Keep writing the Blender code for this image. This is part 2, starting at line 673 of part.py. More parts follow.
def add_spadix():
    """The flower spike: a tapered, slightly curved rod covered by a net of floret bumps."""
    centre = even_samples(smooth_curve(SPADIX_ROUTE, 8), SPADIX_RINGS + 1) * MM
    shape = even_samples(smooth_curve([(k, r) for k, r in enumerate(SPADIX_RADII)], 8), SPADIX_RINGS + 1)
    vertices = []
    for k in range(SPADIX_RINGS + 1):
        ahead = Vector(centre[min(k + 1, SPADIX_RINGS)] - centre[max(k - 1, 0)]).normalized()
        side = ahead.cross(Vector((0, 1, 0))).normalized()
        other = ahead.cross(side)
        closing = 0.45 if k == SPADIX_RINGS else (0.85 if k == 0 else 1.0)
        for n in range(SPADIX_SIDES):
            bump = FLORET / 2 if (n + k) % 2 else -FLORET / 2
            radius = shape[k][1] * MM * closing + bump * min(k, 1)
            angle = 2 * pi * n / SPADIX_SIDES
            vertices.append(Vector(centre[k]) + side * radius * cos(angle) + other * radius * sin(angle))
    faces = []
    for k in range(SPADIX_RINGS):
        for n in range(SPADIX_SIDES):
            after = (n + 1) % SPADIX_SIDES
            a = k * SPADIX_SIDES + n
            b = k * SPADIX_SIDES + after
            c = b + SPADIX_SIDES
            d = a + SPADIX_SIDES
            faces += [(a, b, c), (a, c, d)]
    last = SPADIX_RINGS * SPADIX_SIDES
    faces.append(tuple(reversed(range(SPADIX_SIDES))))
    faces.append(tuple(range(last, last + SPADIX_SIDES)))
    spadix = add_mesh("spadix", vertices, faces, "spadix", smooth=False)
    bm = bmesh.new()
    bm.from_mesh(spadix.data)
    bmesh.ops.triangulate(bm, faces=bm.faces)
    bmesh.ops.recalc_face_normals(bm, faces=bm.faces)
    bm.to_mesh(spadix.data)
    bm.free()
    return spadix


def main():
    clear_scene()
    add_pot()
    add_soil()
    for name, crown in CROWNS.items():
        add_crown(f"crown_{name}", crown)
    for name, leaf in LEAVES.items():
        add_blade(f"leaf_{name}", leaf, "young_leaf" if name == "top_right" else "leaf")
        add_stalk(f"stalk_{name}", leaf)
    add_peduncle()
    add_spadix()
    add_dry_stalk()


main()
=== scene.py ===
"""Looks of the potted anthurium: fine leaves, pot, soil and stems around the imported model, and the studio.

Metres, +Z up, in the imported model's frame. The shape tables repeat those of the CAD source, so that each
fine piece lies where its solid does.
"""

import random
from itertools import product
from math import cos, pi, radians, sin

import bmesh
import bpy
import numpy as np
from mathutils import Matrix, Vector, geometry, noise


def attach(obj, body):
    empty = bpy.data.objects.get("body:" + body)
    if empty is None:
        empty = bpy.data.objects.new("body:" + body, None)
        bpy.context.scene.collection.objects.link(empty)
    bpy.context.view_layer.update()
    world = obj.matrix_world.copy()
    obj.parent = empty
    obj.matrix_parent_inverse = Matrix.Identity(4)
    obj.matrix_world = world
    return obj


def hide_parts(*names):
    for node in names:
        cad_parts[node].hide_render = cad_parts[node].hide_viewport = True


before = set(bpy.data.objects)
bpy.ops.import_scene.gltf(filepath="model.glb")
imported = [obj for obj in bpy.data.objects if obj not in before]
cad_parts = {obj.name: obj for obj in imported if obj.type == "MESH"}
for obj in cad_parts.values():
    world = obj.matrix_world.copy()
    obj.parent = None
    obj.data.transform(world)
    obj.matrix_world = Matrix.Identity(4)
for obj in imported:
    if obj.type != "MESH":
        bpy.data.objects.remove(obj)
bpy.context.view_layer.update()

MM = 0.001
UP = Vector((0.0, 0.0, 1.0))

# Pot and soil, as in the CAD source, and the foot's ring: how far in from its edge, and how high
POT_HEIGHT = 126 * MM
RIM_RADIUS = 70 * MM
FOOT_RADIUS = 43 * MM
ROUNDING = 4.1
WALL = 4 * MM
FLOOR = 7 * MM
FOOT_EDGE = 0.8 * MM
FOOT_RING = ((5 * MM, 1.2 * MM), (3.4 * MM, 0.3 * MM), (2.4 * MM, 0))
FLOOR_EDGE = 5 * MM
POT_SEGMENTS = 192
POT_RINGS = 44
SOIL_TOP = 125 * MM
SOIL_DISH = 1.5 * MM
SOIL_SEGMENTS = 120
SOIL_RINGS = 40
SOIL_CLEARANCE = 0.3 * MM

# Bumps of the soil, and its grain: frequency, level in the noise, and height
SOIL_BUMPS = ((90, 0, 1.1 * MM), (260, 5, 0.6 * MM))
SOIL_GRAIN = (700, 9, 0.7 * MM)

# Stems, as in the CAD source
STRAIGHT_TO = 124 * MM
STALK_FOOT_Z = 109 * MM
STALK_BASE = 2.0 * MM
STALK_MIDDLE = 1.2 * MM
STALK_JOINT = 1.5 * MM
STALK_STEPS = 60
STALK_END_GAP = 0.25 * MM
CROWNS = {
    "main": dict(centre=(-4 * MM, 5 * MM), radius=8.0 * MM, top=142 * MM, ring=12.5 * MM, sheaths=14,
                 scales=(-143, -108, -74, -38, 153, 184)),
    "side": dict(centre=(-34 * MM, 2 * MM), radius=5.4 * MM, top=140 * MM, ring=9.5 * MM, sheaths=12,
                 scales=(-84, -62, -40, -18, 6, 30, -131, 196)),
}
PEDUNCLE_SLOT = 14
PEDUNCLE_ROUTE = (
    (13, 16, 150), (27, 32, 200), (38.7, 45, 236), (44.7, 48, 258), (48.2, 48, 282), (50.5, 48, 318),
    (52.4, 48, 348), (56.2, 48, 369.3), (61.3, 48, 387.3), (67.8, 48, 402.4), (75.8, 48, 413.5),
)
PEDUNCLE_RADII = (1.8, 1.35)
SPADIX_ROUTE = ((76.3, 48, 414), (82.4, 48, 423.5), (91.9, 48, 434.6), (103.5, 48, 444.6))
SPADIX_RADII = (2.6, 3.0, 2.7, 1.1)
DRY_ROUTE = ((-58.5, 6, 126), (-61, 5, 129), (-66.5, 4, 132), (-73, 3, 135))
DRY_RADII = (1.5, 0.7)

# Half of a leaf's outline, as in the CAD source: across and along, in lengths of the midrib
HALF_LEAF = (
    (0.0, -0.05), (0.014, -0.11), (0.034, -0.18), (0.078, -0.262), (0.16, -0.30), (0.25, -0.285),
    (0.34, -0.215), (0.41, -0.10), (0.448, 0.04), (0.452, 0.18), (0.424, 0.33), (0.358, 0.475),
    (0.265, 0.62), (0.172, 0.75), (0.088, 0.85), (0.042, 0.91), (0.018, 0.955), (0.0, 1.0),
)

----

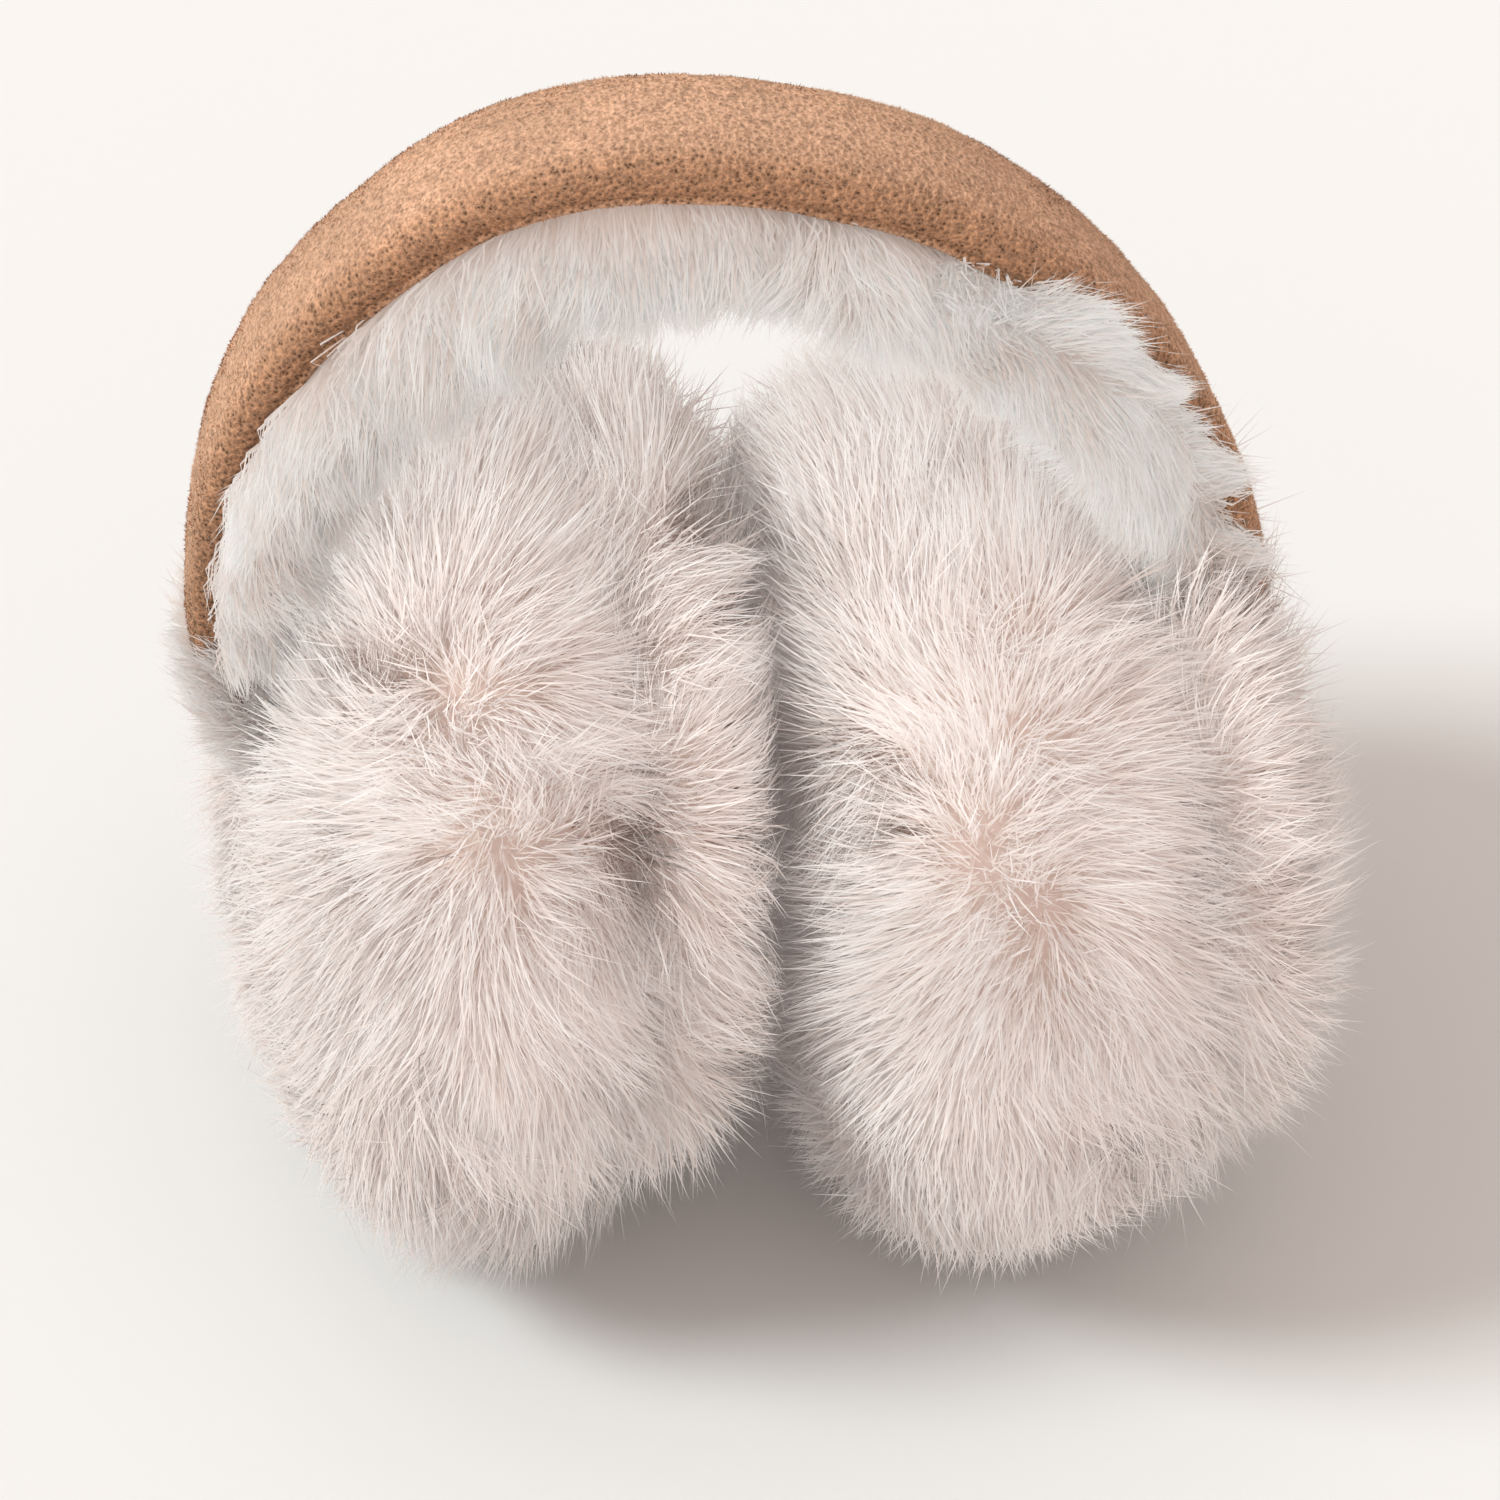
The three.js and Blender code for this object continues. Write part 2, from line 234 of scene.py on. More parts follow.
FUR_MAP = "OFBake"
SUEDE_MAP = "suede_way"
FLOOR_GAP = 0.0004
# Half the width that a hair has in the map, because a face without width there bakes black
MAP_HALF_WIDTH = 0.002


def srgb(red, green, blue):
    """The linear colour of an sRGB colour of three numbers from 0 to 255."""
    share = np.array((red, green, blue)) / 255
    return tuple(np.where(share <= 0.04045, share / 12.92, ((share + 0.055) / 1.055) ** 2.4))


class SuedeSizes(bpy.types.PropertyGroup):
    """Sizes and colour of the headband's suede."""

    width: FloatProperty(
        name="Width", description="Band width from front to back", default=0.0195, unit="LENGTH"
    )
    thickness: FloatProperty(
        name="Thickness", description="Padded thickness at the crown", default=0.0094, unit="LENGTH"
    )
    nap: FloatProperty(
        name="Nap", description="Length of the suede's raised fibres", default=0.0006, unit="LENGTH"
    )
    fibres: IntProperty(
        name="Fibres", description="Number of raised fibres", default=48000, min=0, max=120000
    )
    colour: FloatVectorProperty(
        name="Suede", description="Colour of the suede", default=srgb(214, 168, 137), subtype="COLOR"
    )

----

- WHAT IS NEEDED: Extract exactly the run of lines beginning at the line with "b = k * SPADIX_SIDES + after" and ending at the line with "cad_parts[node].hide_render = cad_parts[node].hide_viewport", including both ends and nothing beyond them.

- EXERCISE ANSWER:
            b = k * SPADIX_SIDES + after
            c = b + SPADIX_SIDES
            d = a + SPADIX_SIDES
            faces += [(a, b, c), (a, c, d)]
    last = SPADIX_RINGS * SPADIX_SIDES
    faces.append(tuple(reversed(range(SPADIX_SIDES))))
    faces.append(tuple(range(last, last + SPADIX_SIDES)))
    spadix = add_mesh("spadix", vertices, faces, "spadix", smooth=False)
    bm = bmesh.new()
    bm.from_mesh(spadix.data)
    bmesh.ops.triangulate(bm, faces=bm.faces)
    bmesh.ops.recalc_face_normals(bm, faces=bm.faces)
    bm.to_mesh(spadix.data)
    bm.free()
    return spadix


def main():
    clear_scene()
    add_pot()
    add_soil()
    for name, crown in CROWNS.items():
        add_crown(f"crown_{name}", crown)
    for name, leaf in LEAVES.items():
        add_blade(f"leaf_{name}", leaf, "young_leaf" if name == "top_right" else "leaf")
        add_stalk(f"stalk_{name}", leaf)
    add_peduncle()
    add_spadix()
    add_dry_stalk()


main()
=== scene.py ===
"""Looks of the potted anthurium: fine leaves, pot, soil and stems around the imported model, and the studio.

Metres, +Z up, in the imported model's frame. The shape tables repeat those of the CAD source, so that each
fine piece lies where its solid does.
"""

import random
from itertools import product
from math import cos, pi, radians, sin

import bmesh
import bpy
import numpy as np
from mathutils import Matrix, Vector, geometry, noise


def attach(obj, body):
    empty = bpy.data.objects.get("body:" + body)
    if empty is None:
        empty = bpy.data.objects.new("body:" + body, None)
        bpy.context.scene.collection.objects.link(empty)
    bpy.context.view_layer.update()
    world = obj.matrix_world.copy()
    obj.parent = empty
    obj.matrix_parent_inverse = Matrix.Identity(4)
    obj.matrix_world = world
    return obj


def hide_parts(*names):
    for node in names:
        cad_parts[node].hide_render = cad_parts[node].hide_viewport = True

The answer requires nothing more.